> [GOAL OF THE EXERCISE]: Reproduce only the lines of the material below that start at the line containing "base_plate();" and stop at the line containing "for node in". Keep both end lines.

> [COLLECTED DATA]:
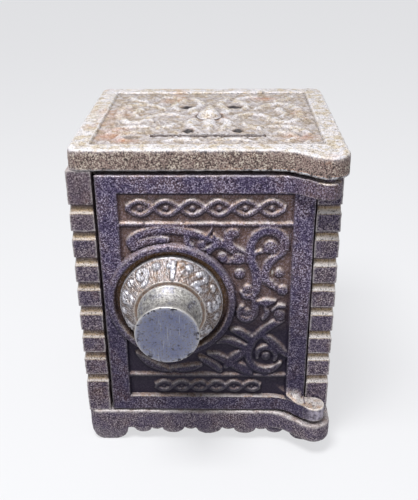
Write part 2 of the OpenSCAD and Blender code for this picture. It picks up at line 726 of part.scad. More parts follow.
module door() {
    color(iron) difference() {
        union() {
            difference() {
                translate([door_x0, door_y0, door_z0])
                    cube([door_x1 - door_x0, door_t, door_z1 - door_z0]);
                translate([field_x0, door_y0 - cut, field_z0])
                    cube([field_x1 - field_x0, field_depth + cut, field_z1 - field_z0]);
            }
            for (z = [bar_z0, bar_z1])
                translate([field_x0 - tiny, door_y0 + bar_back, z])
                    cube([field_x1 - field_x0 + 2 * tiny, field_depth, bar_w]);
            difference() {
                translate([field_x0, field_y + tiny, field_z0])
                    rotate([90, 0, 0])
                        linear_extrude(scroll_h)
                            scrollwork();
                on_axis(ring_r0 + ring_w / 2, ring_y - cut, field_y + cut);
            }
            on_axis(ring_r1, ring_y, field_y + tiny);
            on_axis(boss_r, door_y1 - tiny, boss_y);
            ear(ear_low[0], ear_low[1]);
            ear(ear_high[0], ear_high[1]);
            translate([pivot_x, pivot_y, base_h - pin_in])
                cylinder(r = pin_r, h = pin_in + ear_gap + overlap);
            translate([pivot_x, pivot_y, ear_high[1] - overlap])
                cylinder(r = pin_r, h = pin_in + gap_top + overlap);
        }
        on_axis(ring_r0, ring_y - cut, field_y);
        on_axis(spindle_r + run_fit, ring_y - cut, boss_y + cut);
    }
}

// Turned shape on the dial's axis from points [radius, distance in front of the case's centre plane]
module turned(points) {
    translate([dial_x, 0, dial_z])
        rotate([90, 0, 0])
            rotate_extrude()
                polygon(points);
}

module dial() {
    bore = spindle_r + seat_gap;
    seat_edge = 0.1;
    seat_r = knob_foot_r + seat_edge;
    color(nickel) turned([[bore, -dial_back_y], [dial_r, -dial_back_y], [dial_r, -dial_rim_y],
        [cone_r, -shoulder_y + seat_step], [seat_r, -shoulder_y + seat_step], [seat_r, -shoulder_y - seat_step],
        [bore, -shoulder_y - seat_step]]);
}

module knob() {
    bore = spindle_r + seat_gap;
    foot = -shoulder_y - seat_step;
    face = -knob_y;
    edge = 0.35;
    rim = 0.5;
    h0 = foot + seat_step + rim;
    h1 = face - edge - rim;
    n = 10;
    // The waist is an arc through the foot's rim, the waist and the face's rim
    waist = [for (i = [0:n]) let (t = i / n, bow = 4 * t * (1 - t), rim_r = knob_foot_r * (1 - t) + knob_r * t)
        [rim_r - bow * (rim_r - waist_r), h0 + (h1 - h0) * t]];
    color(nickel) turned(concat(
        [[bore, foot], [knob_foot_r, foot]],
        waist,
        [[knob_r, face - edge], [knob_r - edge, face], [0, face], [0, foot + spindle_in],
            [bore, foot + spindle_in]]
    ));
}

module spindle() {
    front = shoulder_y + seat_step - spindle_in + play;
    color(steel) union() {
        on_axis(spindle_r, front, drive_y - play);
        translate([dial_x - key_s / 2, drive_y - play - tiny, dial_z - key_s / 2])
            cube([key_s, wheel_t + play + tiny, key_s]);
        on_axis(stud_r, drive_end_y - tiny, drive_end_y + nut_t + stud_end);
    }
}

module spring_washer() {
    r0 = spindle_r + run_fit;
    h = -boss_y;
    color(steel) turned([[r0, h], [r0 + spring_flat, h], [hub_r, h - spring_h + spring_sheet],
        [hub_r, h - spring_h], [hub_r - spring_flat, h - spring_h], [r0, h - spring_sheet]]);
}

// A notched wheel whose gate points at the catch, with a hole for its pin. The children are its bore.
module wheel(y, pin_angle) {
    difference() {
        on_axis(wheel_r, y, y + wheel_t);
        translate([dial_x - wheel_r - cut, y - cut, dial_z - gate_w / 2])
            cube([gate_d + cut, wheel_t + 2 * cut, gate_w]);
        wheel_pin(pin_angle, y - cut, y + wheel_t + cut, rivet_r + seat_gap);
        children();
    }
}

module wheel_pin(a, y0, y1, r = rivet_r) {
    translate([rivet_at * cos(a), 0, rivet_at * sin(a)])
        on_axis(r, y0, y1);
}

module tumbler_1() {
    color(steel) wheel(wheel_1_y, pin_angles[2])
        on_axis(spindle_r + run_fit, wheel_1_y - cut, wheel_1_y + wheel_t + cut);
}

module tumbler_1_pin() {
    color(nickel) wheel_pin(pin_angles[2], wheel_1_y, wheel_1_y + wheel_t + pin_stand);
}

module tumbler_2() {
    color(steel) wheel(wheel_2_y, pin_angles[1])
        on_axis(spindle_r + run_fit, wheel_2_y - cut, wheel_2_y + wheel_t + cut);
}

module tumbler_2_pin() {
    color(nickel) wheel_pin(pin_angles[1], wheel_2_y - pin_stand, wheel_2_y + wheel_t + pin_stand);
}

module wheel_spacers() {
    color(nickel) for (y = [wheel_1_y, wheel_2_y])
        difference() {
            on_axis(hub_r, y + wheel_t + play, y + wheel_t + play + spacer_t);
            on_axis(spindle_r + run_fit, y + wheel_t, y + wheel_t + 2 * play + spacer_t);
        }
}

module drive_wheel() {
    hole = key_s + 2 * seat_gap;
    color(steel) wheel(drive_y, pin_angles[0])
        translate([dial_x - hole / 2, drive_y - cut, dial_z - hole / 2])
            cube([hole, wheel_t + 2 * cut, hole]);
}

module drive_pin() {
    color(nickel) wheel_pin(pin_angles[0], drive_y - pin_stand, drive_y + wheel_t);
}

module spindle_nut() {
    color(steel) difference() {
        translate([dial_x, drive_end_y + nut_t, dial_z])
            rotate([90, 0, 0])
                cylinder(r = nut_r, h = nut_t, $fn = 6);
        on_axis(stud_r + seat_gap, drive_end_y - cut, drive_end_y + nut_t + cut);
    }
}

base_plate();
top_plate();
left_wall();
right_wall();
back_wall();
tie_bolt();
tie_washer();
tie_nut();
door();
dial();
knob();
spindle();
spring_washer();
tumbler_1();
tumbler_1_pin();
tumbler_2();
tumbler_2_pin();
wheel_spacers();
drive_wheel();
drive_pin();
spindle_nut();
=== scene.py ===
import bpy
import numpy as np
from mathutils import Matrix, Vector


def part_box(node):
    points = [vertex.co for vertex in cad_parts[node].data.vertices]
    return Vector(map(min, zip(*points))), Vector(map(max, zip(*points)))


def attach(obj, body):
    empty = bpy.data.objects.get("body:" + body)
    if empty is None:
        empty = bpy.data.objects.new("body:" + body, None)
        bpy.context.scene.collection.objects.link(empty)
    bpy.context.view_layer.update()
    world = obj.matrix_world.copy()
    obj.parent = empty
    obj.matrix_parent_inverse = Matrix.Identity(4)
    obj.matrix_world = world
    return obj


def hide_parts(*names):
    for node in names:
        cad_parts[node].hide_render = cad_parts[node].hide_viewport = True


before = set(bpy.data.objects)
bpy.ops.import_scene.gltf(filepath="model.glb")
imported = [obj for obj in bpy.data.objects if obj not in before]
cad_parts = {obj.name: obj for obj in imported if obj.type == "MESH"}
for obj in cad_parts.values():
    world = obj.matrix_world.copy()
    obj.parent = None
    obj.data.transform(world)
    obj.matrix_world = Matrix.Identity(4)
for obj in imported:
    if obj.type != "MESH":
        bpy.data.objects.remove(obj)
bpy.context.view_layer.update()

# Base plate: one sand casting in grey iron, a deck whose scalloped skirt ends in four feet. A boss at the
# front right carries the door's lower pin, and low ribs on the deck locate the walls. All sizes are in
# millimetres, and build() turns them to metres.

base_half, base_front = 32.0, -28.5            # half width and front edge of the base plate
plate_back, base_top = 28.5, 9.6               # back edge of both plates, top of the base plate
base_shift = 0.2                               # the plate sits a little to the right of the walls
pivot_x = 27.8                                 # X of the door's axis
base_boss = (pivot_x - base_shift, -30.1, 4.4) # centre and radius of the plate's boss, before the shift
corner_r = 2.6
slope_angle, slope_bend = 37.0, 9.0            # the edge's way to the boss, in degrees, and the radius of its bend


def arc(x, y, r, a0, a1, n=20):
    """Points on a circle of radius r about (x, y), from angle a0 to a1 in degrees."""
    a = np.radians(np.linspace(a0, a1, n))
    return np.stack([x + r * np.cos(a), y + r * np.sin(a)], 1)


def swept(x, y, r, front):
    """A bend that leads from the edge at front to a straight slope, and on to where the slope touches the circle of
    radius r about (x, y). With slope a, it touches at (x - r sin a, y - r cos a) and the bend takes R tan(a / 2)."""
    a = np.radians(slope_angle)
    touch = np.array([x - r * np.sin(a), y - r * np.cos(a)])
    start = touch[0] - (front - touch[1]) / np.tan(a) - slope_bend * np.tan(a / 2)
    t = np.linspace(0, a, 16)
    along = np.linspace(0, 1, 12)[1:, None]
    curve = np.stack([start + slope_bend * np.sin(t), front - slope_bend * (1 - np.cos(t))], 1)
    return np.concatenate([curve, curve[-1] + (touch - curve[-1]) * along])


def resample(path, count):
    """count points evenly spaced by length along a polyline: the first point is among them and the last isn't."""
    s = np.concatenate([[0], np.cumsum(np.linalg.norm(np.diff(path, axis=0), axis=1))])
    t = np.arange(count) / count * s[-1]
    return np.stack([np.interp(t, s, path[:, k]) for k in range(path.shape[1])], 1)


def plate_outline(half_x, front, boss, counts):
    """Outline of a plate from above, counter-clockwise from the middle of its front left corner, in six runs
    that have as many points with a boss as without, so that the two outlines match point by point."""
    x, y, r = half_x, plate_back, corner_r
    side, begin = [x, -20.0], [15.0, front]    # where the runs on either side of the boss end and begin
    if boss:
        sweep = np.concatenate([[begin], swept(*boss, front)])
        corner, turn = boss, 270 - slope_angle
    else:
        sweep = np.array([begin])
        corner, turn = (x - r, front + r, r), 270
    runs = [
        np.concatenate([arc(-x + r, front + r, r, 225, 270), [begin]]),
        np.concatenate([sweep, arc(*corner, turn, 315)]),
        np.concatenate([arc(*corner, 315, 360), [side]]),
        np.concatenate([[side], arc(x - r, y - r, r, 0, 45)]),
        np.concatenate([arc(x - r, y - r, r, 45, 90), arc(-x + r, y - r, r, 90, 135)]),
        np.concatenate([arc(-x + r, y - r, r, 135, 180), arc(-x + r, front + r, r, 180, 225)]),
    ]
    return np.concatenate([resample(run, n) for run, n in zip(runs, counts)])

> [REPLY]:
base_plate();
top_plate();
left_wall();
right_wall();
back_wall();
tie_bolt();
tie_washer();
tie_nut();
door();
dial();
knob();
spindle();
spring_washer();
tumbler_1();
tumbler_1_pin();
tumbler_2();
tumbler_2_pin();
wheel_spacers();
drive_wheel();
drive_pin();
spindle_nut();
=== scene.py ===
import bpy
import numpy as np
from mathutils import Matrix, Vector


def part_box(node):
    points = [vertex.co for vertex in cad_parts[node].data.vertices]
    return Vector(map(min, zip(*points))), Vector(map(max, zip(*points)))


def attach(obj, body):
    empty = bpy.data.objects.get("body:" + body)
    if empty is None:
        empty = bpy.data.objects.new("body:" + body, None)
        bpy.context.scene.collection.objects.link(empty)
    bpy.context.view_layer.update()
    world = obj.matrix_world.copy()
    obj.parent = empty
    obj.matrix_parent_inverse = Matrix.Identity(4)
    obj.matrix_world = world
    return obj


def hide_parts(*names):
    for node in names:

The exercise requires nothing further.